== Problem details ==
Go through the listing and copy every line word for word.

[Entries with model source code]
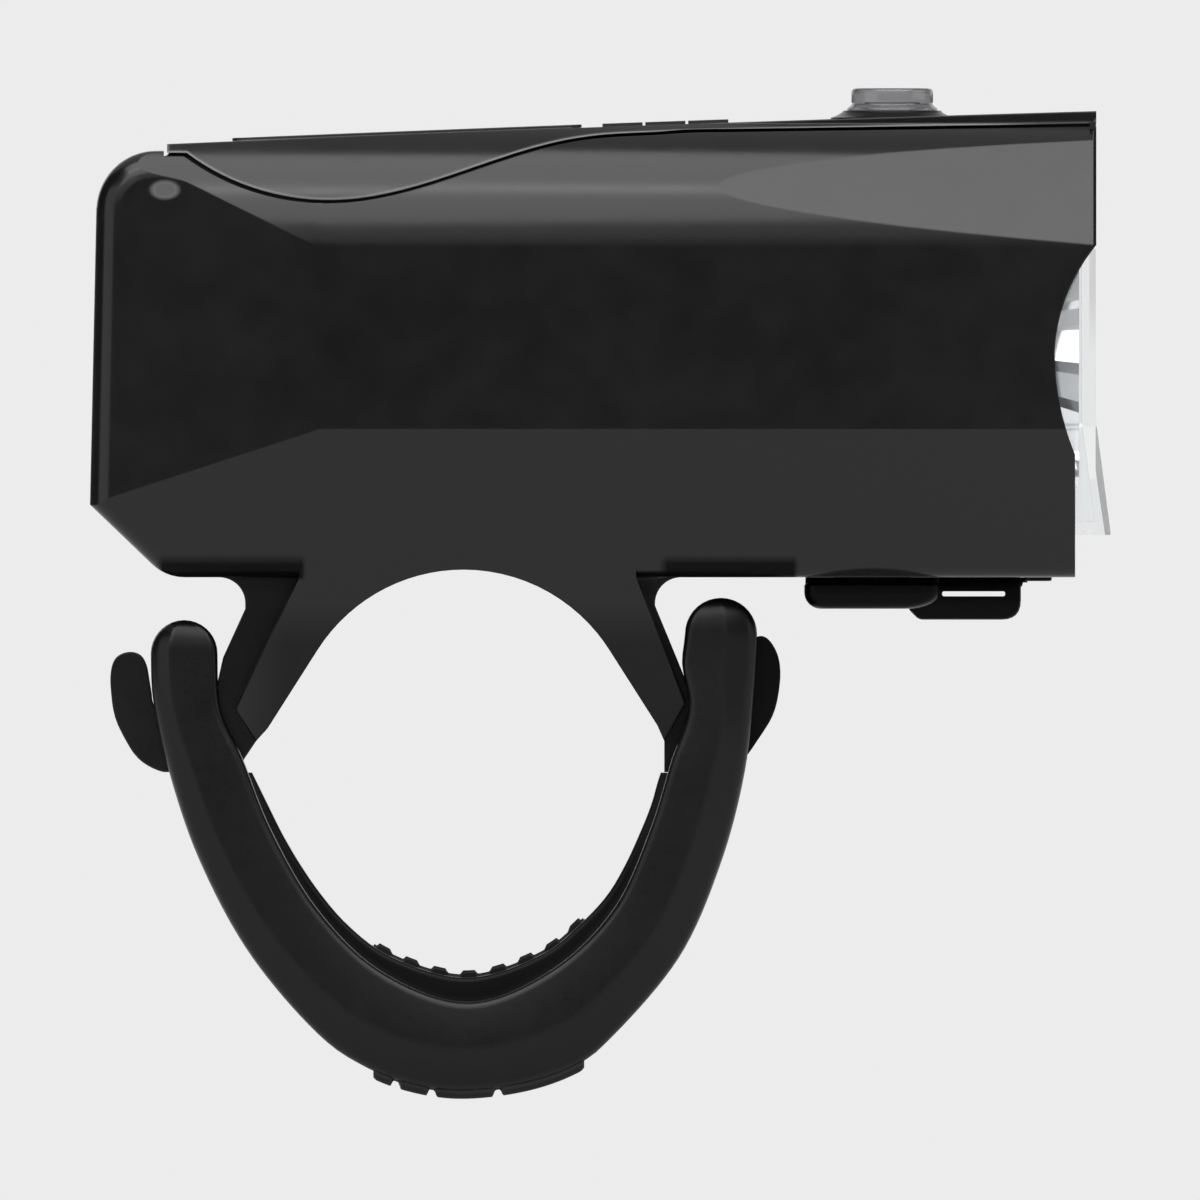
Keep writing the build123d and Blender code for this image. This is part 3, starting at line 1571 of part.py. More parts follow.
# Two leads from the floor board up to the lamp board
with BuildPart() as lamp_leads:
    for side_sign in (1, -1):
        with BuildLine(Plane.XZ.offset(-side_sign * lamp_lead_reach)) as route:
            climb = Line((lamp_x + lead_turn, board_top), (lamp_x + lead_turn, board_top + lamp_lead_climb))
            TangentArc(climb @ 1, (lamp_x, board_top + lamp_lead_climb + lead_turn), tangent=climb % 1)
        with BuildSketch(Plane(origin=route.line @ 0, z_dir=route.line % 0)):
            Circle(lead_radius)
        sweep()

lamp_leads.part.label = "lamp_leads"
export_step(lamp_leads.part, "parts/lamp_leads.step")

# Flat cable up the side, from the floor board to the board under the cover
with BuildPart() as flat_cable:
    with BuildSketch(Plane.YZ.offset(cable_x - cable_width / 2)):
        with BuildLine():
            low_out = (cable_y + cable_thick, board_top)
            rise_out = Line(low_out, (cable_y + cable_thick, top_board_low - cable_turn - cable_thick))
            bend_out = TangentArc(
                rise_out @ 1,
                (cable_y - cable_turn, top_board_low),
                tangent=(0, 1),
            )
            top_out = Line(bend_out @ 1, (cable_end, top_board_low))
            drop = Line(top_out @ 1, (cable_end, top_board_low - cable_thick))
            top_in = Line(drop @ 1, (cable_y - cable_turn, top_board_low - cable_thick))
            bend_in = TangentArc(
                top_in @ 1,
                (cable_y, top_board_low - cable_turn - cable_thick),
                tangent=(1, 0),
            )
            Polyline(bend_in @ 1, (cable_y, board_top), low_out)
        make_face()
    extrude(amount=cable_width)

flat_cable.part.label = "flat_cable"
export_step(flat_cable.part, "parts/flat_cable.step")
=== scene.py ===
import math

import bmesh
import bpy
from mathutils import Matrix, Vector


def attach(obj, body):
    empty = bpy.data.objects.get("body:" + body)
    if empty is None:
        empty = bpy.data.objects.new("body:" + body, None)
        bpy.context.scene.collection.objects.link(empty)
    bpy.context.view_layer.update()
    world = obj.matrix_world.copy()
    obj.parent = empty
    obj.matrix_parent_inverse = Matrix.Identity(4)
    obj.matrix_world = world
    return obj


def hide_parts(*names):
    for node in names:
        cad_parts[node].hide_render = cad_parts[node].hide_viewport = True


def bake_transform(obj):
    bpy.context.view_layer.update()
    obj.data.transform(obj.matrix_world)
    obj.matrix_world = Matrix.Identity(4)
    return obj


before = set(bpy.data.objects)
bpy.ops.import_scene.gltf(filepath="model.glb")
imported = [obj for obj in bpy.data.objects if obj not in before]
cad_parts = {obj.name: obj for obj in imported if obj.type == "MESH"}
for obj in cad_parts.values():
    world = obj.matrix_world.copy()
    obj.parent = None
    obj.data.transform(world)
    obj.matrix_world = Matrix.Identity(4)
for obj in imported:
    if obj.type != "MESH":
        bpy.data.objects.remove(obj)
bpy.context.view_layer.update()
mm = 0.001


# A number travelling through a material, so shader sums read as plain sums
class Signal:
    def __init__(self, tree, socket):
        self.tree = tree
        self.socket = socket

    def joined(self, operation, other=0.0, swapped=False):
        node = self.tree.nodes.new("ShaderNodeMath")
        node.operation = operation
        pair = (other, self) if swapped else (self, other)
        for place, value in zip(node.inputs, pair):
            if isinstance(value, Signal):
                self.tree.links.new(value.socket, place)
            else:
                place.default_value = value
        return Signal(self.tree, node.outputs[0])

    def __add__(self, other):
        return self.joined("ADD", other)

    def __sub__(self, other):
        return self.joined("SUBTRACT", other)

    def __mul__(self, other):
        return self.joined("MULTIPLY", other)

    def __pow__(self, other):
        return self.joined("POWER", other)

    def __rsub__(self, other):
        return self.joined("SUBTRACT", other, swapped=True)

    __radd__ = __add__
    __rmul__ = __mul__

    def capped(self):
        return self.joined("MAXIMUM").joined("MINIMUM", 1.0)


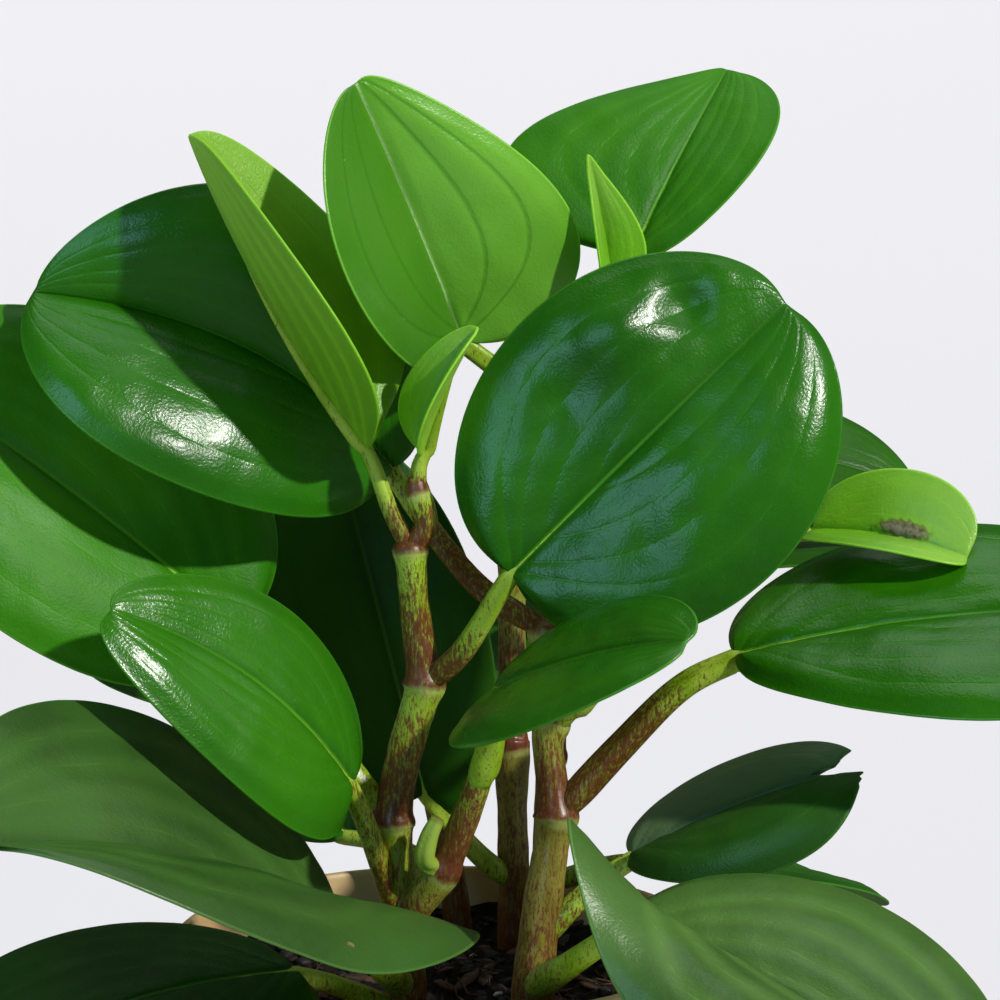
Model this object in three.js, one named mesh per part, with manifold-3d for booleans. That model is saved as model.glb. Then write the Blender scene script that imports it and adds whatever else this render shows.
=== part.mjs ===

== Response to the exercise ==
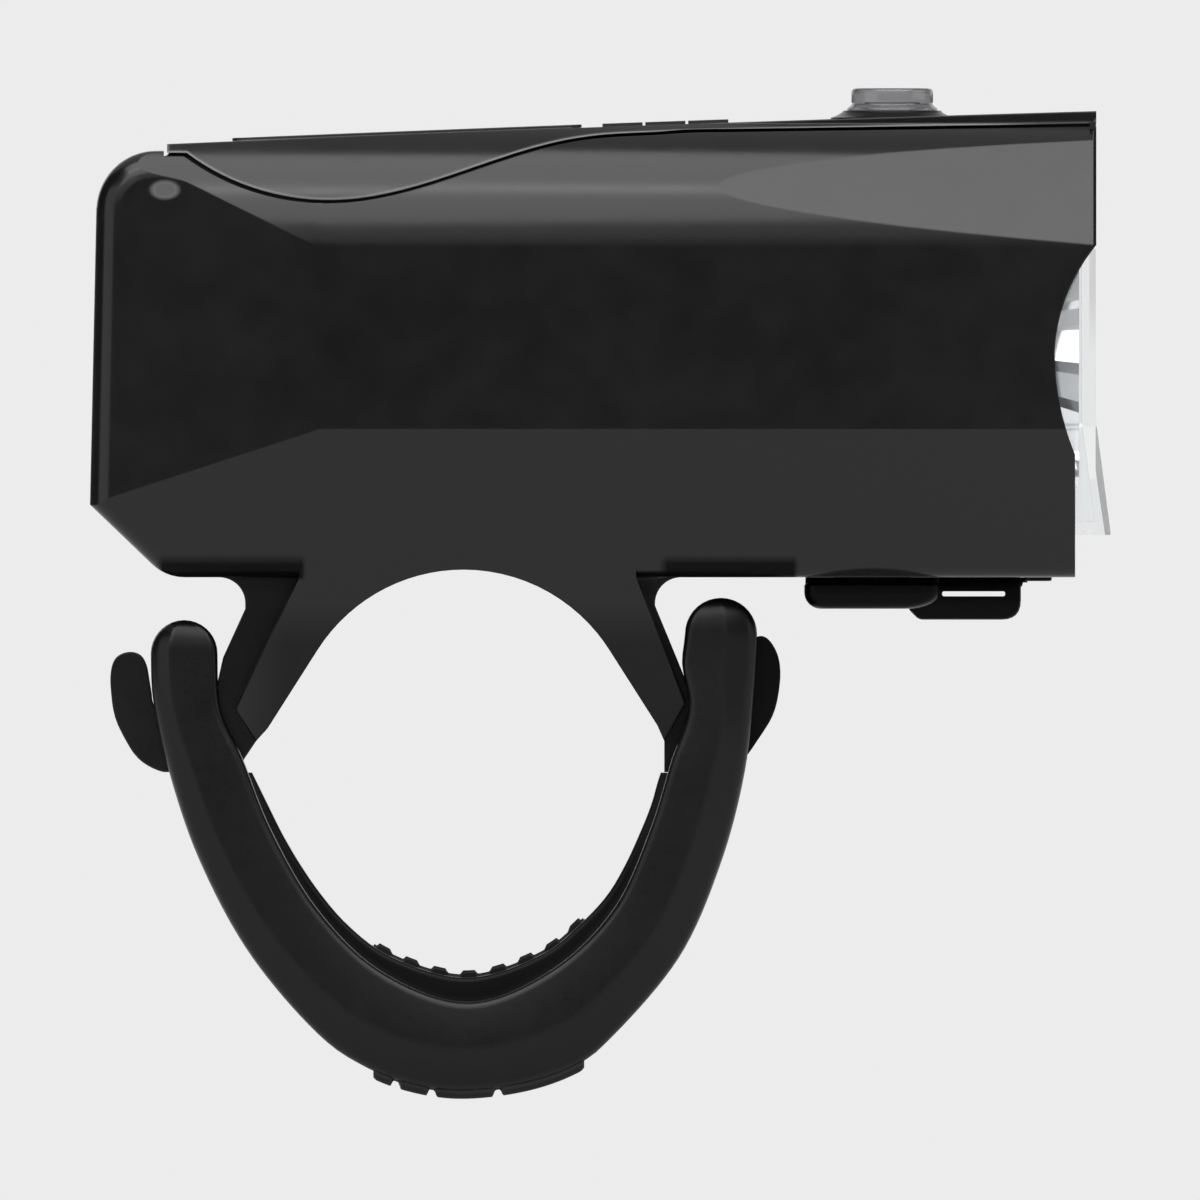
Keep writing the build123d and Blender code for this image. This is part 3, starting at line 1571 of part.py. More parts follow.
# Two leads from the floor board up to the lamp board
with BuildPart() as lamp_leads:
    for side_sign in (1, -1):
        with BuildLine(Plane.XZ.offset(-side_sign * lamp_lead_reach)) as route:
            climb = Line((lamp_x + lead_turn, board_top), (lamp_x + lead_turn, board_top + lamp_lead_climb))
            TangentArc(climb @ 1, (lamp_x, board_top + lamp_lead_climb + lead_turn), tangent=climb % 1)
        with BuildSketch(Plane(origin=route.line @ 0, z_dir=route.line % 0)):
            Circle(lead_radius)
        sweep()

lamp_leads.part.label = "lamp_leads"
export_step(lamp_leads.part, "parts/lamp_leads.step")

# Flat cable up the side, from the floor board to the board under the cover
with BuildPart() as flat_cable:
    with BuildSketch(Plane.YZ.offset(cable_x - cable_width / 2)):
        with BuildLine():
            low_out = (cable_y + cable_thick, board_top)
            rise_out = Line(low_out, (cable_y + cable_thick, top_board_low - cable_turn - cable_thick))
            bend_out = TangentArc(
                rise_out @ 1,
                (cable_y - cable_turn, top_board_low),
                tangent=(0, 1),
            )
            top_out = Line(bend_out @ 1, (cable_end, top_board_low))
            drop = Line(top_out @ 1, (cable_end, top_board_low - cable_thick))
            top_in = Line(drop @ 1, (cable_y - cable_turn, top_board_low - cable_thick))
            bend_in = TangentArc(
                top_in @ 1,
                (cable_y, top_board_low - cable_turn - cable_thick),
                tangent=(1, 0),
            )
            Polyline(bend_in @ 1, (cable_y, board_top), low_out)
        make_face()
    extrude(amount=cable_width)

flat_cable.part.label = "flat_cable"
export_step(flat_cable.part, "parts/flat_cable.step")
=== scene.py ===
import math

import bmesh
import bpy
from mathutils import Matrix, Vector


def attach(obj, body):
    empty = bpy.data.objects.get("body:" + body)
    if empty is None:
        empty = bpy.data.objects.new("body:" + body, None)
        bpy.context.scene.collection.objects.link(empty)
    bpy.context.view_layer.update()
    world = obj.matrix_world.copy()
    obj.parent = empty
    obj.matrix_parent_inverse = Matrix.Identity(4)
    obj.matrix_world = world
    return obj


def hide_parts(*names):
    for node in names:
        cad_parts[node].hide_render = cad_parts[node].hide_viewport = True


def bake_transform(obj):
    bpy.context.view_layer.update()
    obj.data.transform(obj.matrix_world)
    obj.matrix_world = Matrix.Identity(4)
    return obj


before = set(bpy.data.objects)
bpy.ops.import_scene.gltf(filepath="model.glb")
imported = [obj for obj in bpy.data.objects if obj not in before]
cad_parts = {obj.name: obj for obj in imported if obj.type == "MESH"}
for obj in cad_parts.values():
    world = obj.matrix_world.copy()
    obj.parent = None
    obj.data.transform(world)
    obj.matrix_world = Matrix.Identity(4)
for obj in imported:
    if obj.type != "MESH":
        bpy.data.objects.remove(obj)
bpy.context.view_layer.update()
mm = 0.001


# A number travelling through a material, so shader sums read as plain sums
class Signal:
    def __init__(self, tree, socket):
        self.tree = tree
        self.socket = socket

    def joined(self, operation, other=0.0, swapped=False):
        node = self.tree.nodes.new("ShaderNodeMath")
        node.operation = operation
        pair = (other, self) if swapped else (self, other)
        for place, value in zip(node.inputs, pair):
            if isinstance(value, Signal):
                self.tree.links.new(value.socket, place)
            else:
                place.default_value = value
        return Signal(self.tree, node.outputs[0])

    def __add__(self, other):
        return self.joined("ADD", other)

    def __sub__(self, other):
        return self.joined("SUBTRACT", other)

    def __mul__(self, other):
        return self.joined("MULTIPLY", other)

    def __pow__(self, other):
        return self.joined("POWER", other)

    def __rsub__(self, other):
        return self.joined("SUBTRACT", other, swapped=True)

    __radd__ = __add__
    __rmul__ = __mul__

    def capped(self):
        return self.joined("MAXIMUM").joined("MINIMUM", 1.0)


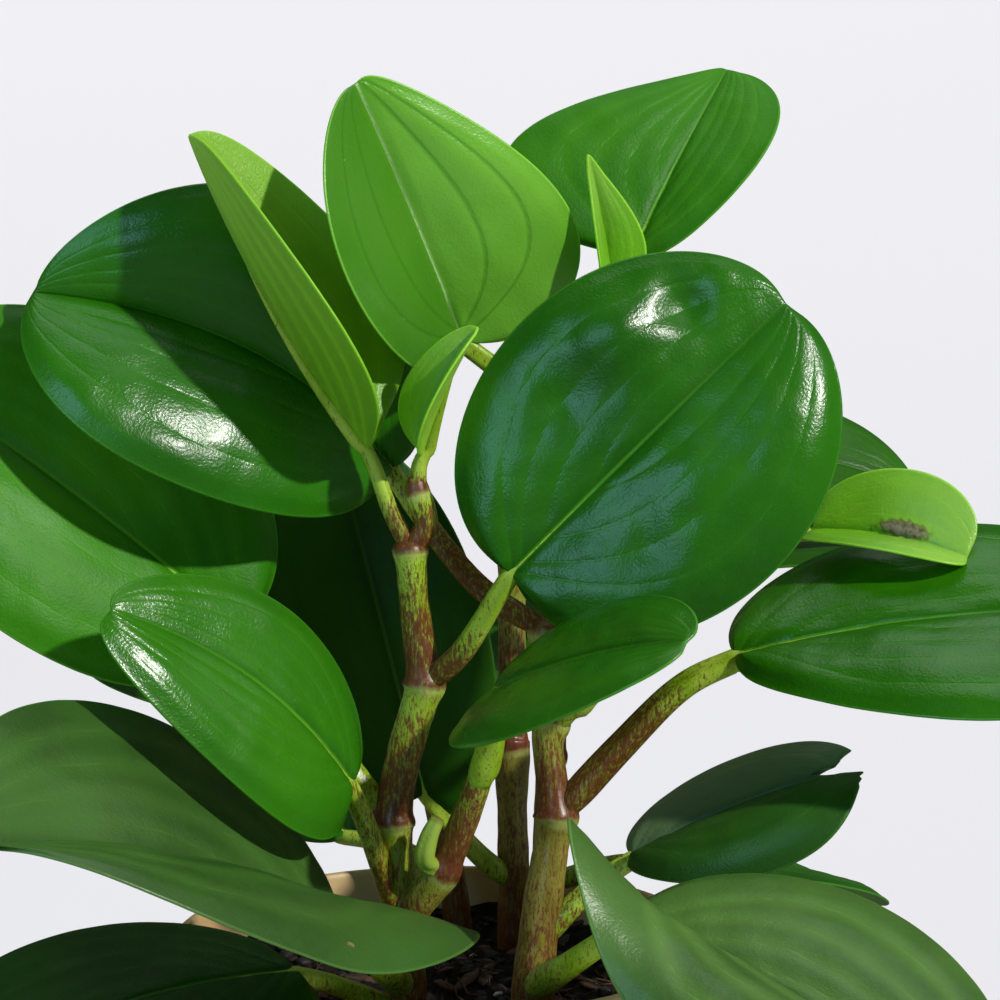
Model this object in three.js, one named mesh per part, with manifold-3d for booleans. That model is saved as model.glb. Then write the Blender scene script that imports it and adds whatever else this render shows.
=== part.mjs ===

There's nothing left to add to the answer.